Count the lines that hold the string "JSON". Reply with the number alone.
-- Start INPUT ROWS --
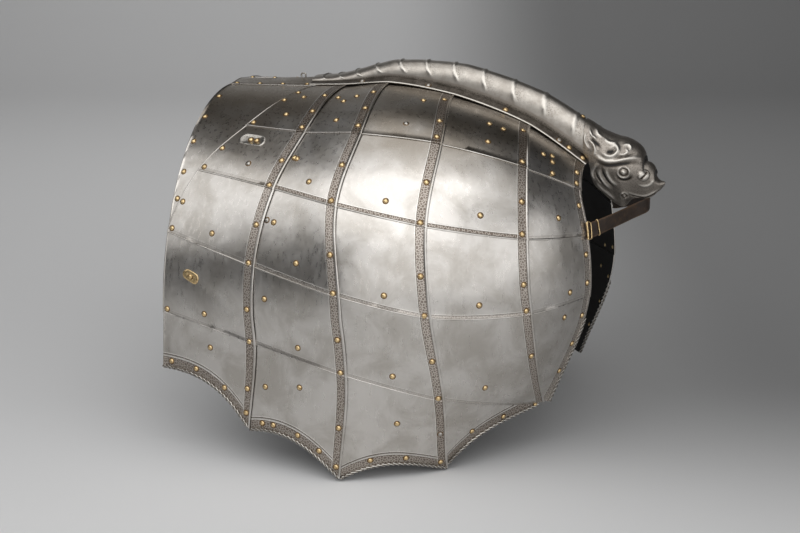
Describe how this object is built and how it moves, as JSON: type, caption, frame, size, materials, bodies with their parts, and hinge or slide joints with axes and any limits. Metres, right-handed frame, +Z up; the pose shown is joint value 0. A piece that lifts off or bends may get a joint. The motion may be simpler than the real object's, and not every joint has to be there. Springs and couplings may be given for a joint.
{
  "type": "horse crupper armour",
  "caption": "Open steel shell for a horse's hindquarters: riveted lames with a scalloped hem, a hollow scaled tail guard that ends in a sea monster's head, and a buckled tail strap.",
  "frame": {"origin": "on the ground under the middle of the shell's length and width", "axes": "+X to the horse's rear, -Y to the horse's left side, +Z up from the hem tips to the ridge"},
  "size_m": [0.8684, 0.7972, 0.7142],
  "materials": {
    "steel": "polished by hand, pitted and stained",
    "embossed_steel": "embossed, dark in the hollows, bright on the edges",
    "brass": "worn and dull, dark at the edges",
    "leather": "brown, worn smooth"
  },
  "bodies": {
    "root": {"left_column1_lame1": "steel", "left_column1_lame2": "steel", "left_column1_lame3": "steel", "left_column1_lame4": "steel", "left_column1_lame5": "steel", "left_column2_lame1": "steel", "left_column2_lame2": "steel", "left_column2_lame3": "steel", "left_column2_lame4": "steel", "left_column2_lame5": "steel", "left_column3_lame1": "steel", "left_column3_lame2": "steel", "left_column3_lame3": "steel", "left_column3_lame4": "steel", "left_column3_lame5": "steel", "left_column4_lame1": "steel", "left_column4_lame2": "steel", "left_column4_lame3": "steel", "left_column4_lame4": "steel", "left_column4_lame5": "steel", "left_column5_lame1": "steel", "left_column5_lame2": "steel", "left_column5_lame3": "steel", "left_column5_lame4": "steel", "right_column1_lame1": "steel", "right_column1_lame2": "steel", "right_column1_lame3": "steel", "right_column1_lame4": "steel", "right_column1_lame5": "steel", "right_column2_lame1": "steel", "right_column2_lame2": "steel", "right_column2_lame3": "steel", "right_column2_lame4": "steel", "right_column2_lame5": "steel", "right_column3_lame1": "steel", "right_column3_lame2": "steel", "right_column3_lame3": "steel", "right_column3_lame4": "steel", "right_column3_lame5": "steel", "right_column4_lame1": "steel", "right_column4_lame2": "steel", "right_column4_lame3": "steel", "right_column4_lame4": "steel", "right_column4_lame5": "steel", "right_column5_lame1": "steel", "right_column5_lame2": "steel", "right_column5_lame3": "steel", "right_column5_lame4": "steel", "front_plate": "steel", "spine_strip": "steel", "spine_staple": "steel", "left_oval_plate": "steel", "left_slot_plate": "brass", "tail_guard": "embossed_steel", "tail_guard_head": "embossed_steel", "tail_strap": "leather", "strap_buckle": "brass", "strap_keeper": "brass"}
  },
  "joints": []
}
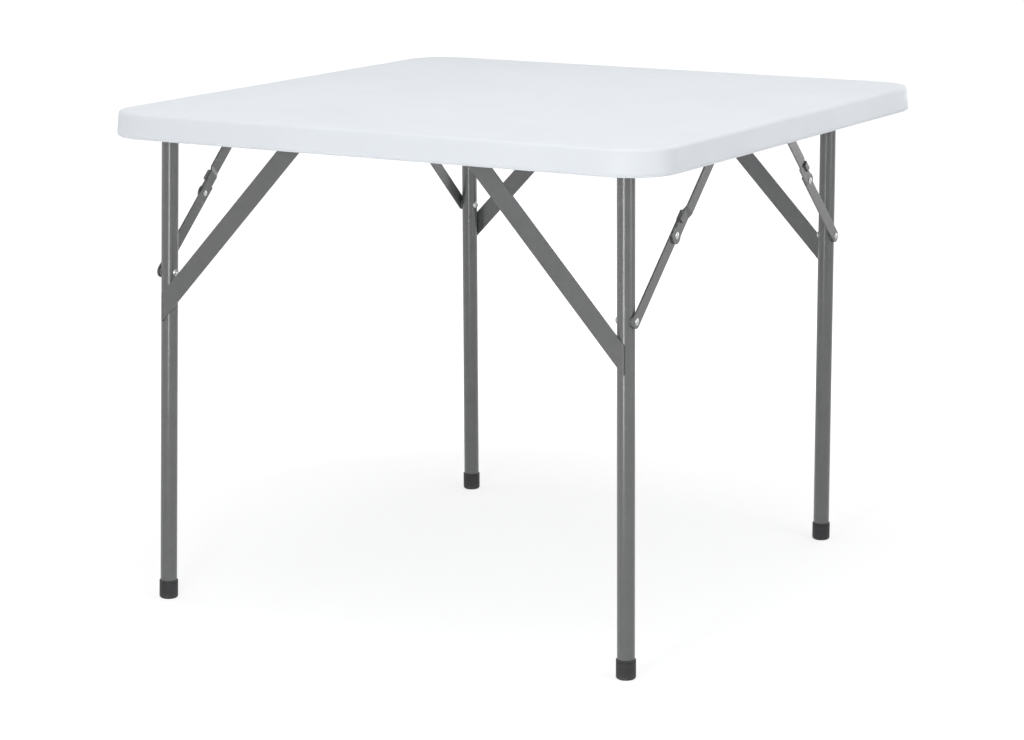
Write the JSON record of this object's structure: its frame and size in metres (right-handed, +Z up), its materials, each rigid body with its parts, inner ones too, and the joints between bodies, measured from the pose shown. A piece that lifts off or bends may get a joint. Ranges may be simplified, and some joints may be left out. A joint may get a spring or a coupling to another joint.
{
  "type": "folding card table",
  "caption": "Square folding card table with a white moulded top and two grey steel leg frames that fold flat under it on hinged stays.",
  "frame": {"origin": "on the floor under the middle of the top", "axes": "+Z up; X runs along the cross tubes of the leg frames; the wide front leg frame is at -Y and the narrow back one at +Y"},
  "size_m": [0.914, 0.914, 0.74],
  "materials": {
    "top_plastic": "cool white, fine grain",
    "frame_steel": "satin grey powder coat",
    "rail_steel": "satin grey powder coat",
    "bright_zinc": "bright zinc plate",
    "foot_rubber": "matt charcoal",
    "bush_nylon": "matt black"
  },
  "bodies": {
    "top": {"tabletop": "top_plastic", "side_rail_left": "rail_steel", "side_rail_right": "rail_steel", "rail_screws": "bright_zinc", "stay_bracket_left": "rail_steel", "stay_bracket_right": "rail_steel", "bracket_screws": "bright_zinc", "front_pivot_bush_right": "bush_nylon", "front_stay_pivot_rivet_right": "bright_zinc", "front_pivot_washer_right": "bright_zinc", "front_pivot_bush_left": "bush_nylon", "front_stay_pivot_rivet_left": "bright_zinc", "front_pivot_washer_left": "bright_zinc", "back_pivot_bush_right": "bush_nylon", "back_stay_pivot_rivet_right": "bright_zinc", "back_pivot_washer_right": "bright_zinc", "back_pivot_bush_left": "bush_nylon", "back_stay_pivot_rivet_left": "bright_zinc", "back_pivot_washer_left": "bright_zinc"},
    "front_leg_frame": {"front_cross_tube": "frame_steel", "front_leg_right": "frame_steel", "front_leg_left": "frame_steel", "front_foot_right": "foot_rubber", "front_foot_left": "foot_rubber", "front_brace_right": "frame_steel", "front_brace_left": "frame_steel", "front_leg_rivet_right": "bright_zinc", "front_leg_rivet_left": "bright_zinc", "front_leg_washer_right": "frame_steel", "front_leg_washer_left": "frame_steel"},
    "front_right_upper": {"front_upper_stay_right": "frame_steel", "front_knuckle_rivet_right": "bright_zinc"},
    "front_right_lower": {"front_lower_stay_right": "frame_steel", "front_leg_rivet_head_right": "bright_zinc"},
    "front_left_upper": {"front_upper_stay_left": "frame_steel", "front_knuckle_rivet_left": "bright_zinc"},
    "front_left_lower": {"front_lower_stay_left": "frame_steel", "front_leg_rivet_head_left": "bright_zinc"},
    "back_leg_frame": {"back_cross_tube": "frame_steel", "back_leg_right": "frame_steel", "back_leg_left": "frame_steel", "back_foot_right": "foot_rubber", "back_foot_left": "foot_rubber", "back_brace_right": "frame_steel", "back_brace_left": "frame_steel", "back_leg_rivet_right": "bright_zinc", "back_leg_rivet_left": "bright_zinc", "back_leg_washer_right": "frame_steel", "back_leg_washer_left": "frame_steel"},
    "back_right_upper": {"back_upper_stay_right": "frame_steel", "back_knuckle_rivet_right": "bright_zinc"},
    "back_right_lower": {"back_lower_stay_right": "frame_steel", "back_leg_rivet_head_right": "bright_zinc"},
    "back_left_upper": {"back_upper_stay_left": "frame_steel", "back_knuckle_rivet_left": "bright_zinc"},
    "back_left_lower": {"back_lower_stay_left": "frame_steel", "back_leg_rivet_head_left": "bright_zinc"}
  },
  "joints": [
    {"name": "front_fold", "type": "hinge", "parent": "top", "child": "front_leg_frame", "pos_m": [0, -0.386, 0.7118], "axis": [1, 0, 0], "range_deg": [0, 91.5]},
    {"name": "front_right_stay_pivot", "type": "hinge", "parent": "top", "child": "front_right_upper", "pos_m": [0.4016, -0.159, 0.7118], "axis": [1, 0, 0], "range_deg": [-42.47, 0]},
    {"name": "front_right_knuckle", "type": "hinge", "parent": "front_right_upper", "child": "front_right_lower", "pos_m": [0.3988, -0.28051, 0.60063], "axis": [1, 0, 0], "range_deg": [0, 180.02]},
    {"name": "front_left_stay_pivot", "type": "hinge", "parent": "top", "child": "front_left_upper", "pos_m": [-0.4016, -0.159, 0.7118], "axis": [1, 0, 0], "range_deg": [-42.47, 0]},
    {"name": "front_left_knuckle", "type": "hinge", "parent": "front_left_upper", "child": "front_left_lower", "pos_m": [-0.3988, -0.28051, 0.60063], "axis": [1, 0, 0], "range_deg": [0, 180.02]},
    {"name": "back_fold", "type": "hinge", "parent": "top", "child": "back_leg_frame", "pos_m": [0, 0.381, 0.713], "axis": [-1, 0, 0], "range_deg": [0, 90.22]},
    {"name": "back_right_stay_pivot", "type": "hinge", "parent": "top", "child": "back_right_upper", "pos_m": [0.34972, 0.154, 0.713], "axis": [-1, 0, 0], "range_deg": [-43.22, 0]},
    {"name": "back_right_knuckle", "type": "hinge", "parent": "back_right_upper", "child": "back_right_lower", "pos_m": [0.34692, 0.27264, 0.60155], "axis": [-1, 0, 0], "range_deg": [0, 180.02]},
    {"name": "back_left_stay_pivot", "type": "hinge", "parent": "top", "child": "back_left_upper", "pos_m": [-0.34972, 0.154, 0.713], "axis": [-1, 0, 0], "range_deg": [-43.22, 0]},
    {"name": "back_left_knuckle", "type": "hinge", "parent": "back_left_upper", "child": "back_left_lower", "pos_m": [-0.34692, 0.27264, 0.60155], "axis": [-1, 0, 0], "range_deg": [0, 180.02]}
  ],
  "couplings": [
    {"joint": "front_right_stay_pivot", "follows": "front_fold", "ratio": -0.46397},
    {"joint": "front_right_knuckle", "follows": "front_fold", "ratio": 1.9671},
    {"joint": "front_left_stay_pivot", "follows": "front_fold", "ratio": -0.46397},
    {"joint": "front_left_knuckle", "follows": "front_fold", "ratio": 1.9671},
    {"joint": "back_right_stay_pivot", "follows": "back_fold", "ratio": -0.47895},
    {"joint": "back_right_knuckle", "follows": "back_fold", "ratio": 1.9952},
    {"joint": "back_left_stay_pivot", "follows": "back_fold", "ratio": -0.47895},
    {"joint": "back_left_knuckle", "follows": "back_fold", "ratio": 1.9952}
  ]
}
-- End INPUT ROWS --
## REPLY TO THE TASK:
2